WHAT YOU HAVE TO DO: Quote only the part that opens with the line containing "The three.js and" and closes with the line containing "self.output = output". Keep both of those lines.

DATA FOR PROCESSING:
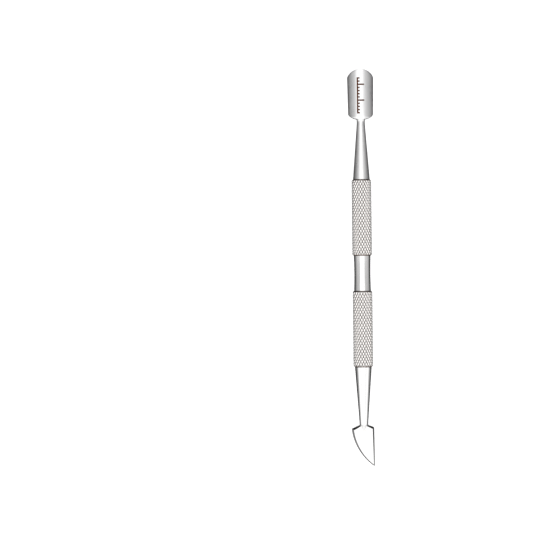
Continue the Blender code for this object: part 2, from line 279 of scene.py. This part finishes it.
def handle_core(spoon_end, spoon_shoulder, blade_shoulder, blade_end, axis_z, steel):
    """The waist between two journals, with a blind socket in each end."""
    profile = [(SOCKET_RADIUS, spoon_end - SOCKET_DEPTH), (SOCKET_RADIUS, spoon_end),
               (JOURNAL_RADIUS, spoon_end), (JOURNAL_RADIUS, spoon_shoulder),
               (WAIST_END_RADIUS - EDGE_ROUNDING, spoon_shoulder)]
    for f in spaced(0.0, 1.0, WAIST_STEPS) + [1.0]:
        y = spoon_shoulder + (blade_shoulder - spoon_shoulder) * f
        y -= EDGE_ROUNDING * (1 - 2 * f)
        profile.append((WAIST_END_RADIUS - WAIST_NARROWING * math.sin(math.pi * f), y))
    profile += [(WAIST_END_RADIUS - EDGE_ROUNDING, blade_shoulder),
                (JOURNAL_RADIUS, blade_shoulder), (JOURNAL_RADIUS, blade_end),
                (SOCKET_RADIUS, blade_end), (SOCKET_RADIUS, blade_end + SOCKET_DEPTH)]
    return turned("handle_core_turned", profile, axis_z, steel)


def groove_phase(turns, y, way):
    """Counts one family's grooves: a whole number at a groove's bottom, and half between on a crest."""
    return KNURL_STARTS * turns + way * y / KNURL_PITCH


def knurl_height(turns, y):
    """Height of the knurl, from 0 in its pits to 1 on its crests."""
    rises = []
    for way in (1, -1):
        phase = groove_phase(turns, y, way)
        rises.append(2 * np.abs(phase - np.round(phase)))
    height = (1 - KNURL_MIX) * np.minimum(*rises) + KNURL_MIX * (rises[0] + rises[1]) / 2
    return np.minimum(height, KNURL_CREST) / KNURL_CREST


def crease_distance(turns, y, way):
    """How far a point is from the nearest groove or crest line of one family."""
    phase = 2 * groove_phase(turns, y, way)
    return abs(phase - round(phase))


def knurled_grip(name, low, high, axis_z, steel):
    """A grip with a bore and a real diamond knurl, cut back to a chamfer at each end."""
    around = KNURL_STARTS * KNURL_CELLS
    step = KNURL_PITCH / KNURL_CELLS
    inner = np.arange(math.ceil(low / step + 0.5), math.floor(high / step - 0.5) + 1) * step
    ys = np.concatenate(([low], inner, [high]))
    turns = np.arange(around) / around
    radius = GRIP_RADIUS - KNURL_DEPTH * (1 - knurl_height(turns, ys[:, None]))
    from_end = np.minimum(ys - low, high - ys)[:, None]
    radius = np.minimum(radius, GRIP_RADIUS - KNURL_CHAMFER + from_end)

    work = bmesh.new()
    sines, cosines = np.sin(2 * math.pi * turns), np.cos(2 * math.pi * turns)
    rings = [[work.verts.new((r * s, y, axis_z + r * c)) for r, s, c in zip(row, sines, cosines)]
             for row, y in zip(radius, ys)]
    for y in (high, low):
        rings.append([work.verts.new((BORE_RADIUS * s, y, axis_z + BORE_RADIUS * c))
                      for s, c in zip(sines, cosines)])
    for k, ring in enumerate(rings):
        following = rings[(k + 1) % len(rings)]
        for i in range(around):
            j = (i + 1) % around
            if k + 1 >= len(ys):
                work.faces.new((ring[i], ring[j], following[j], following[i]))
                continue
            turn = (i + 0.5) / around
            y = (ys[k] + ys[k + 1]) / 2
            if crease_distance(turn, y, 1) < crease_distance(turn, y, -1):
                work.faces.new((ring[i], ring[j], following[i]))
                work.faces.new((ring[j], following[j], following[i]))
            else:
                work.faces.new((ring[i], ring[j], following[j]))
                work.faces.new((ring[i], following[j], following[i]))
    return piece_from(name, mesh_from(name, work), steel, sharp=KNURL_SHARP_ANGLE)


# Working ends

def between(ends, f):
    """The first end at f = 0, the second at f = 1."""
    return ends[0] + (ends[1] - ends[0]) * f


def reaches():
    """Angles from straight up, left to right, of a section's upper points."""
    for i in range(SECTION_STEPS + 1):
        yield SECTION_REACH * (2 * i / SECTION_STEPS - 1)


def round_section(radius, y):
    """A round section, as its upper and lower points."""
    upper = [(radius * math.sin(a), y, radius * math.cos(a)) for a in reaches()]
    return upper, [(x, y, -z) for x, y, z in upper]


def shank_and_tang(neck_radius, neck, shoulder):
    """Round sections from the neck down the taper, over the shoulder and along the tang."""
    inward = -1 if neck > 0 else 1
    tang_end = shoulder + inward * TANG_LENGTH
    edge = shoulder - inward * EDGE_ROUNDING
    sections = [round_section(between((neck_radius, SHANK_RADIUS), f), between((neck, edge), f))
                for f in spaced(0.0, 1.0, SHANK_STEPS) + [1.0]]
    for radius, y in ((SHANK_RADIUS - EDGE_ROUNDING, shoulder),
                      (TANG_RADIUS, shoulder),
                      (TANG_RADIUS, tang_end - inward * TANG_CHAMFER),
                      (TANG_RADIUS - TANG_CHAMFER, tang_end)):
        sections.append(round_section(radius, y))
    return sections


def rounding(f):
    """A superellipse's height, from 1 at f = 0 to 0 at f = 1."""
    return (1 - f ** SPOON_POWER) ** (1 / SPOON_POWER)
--
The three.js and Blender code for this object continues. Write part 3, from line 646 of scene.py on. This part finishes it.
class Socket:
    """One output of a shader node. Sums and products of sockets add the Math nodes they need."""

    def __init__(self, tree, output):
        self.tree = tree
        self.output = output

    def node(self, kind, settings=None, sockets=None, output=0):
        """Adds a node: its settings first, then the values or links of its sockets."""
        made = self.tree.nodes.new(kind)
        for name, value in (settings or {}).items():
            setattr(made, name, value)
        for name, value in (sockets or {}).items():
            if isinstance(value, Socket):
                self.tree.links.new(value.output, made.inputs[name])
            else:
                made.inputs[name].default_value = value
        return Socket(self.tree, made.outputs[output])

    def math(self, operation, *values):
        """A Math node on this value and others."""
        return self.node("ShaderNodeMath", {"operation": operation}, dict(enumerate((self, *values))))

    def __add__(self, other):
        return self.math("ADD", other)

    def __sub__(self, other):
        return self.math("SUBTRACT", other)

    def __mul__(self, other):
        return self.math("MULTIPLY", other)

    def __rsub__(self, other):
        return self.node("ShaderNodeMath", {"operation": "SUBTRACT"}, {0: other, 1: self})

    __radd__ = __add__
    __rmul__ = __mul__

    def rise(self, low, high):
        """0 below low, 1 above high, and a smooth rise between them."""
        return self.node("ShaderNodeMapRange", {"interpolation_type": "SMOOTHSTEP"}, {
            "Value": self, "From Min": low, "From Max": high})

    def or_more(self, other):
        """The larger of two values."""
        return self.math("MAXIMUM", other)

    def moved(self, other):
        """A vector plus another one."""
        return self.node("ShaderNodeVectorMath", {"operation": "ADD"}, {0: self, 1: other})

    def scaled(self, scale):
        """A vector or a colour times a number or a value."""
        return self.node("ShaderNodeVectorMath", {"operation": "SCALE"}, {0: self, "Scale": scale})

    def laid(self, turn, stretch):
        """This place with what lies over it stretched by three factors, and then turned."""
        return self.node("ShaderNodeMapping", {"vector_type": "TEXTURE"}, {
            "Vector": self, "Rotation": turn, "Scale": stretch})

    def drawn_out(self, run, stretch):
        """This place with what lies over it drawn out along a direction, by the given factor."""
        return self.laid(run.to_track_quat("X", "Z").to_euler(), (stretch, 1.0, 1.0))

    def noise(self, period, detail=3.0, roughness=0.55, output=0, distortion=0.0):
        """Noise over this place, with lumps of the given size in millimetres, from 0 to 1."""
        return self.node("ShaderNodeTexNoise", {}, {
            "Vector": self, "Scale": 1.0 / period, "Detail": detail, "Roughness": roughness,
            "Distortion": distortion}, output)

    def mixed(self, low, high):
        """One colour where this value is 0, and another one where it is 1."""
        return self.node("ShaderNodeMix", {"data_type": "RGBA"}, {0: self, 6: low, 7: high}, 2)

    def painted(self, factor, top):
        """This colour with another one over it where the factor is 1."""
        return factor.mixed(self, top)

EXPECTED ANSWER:
The three.js and Blender code for this object continues. Write part 3, from line 646 of scene.py on. This part finishes it.
class Socket:
    """One output of a shader node. Sums and products of sockets add the Math nodes they need."""

    def __init__(self, tree, output):
        self.tree = tree
        self.output = output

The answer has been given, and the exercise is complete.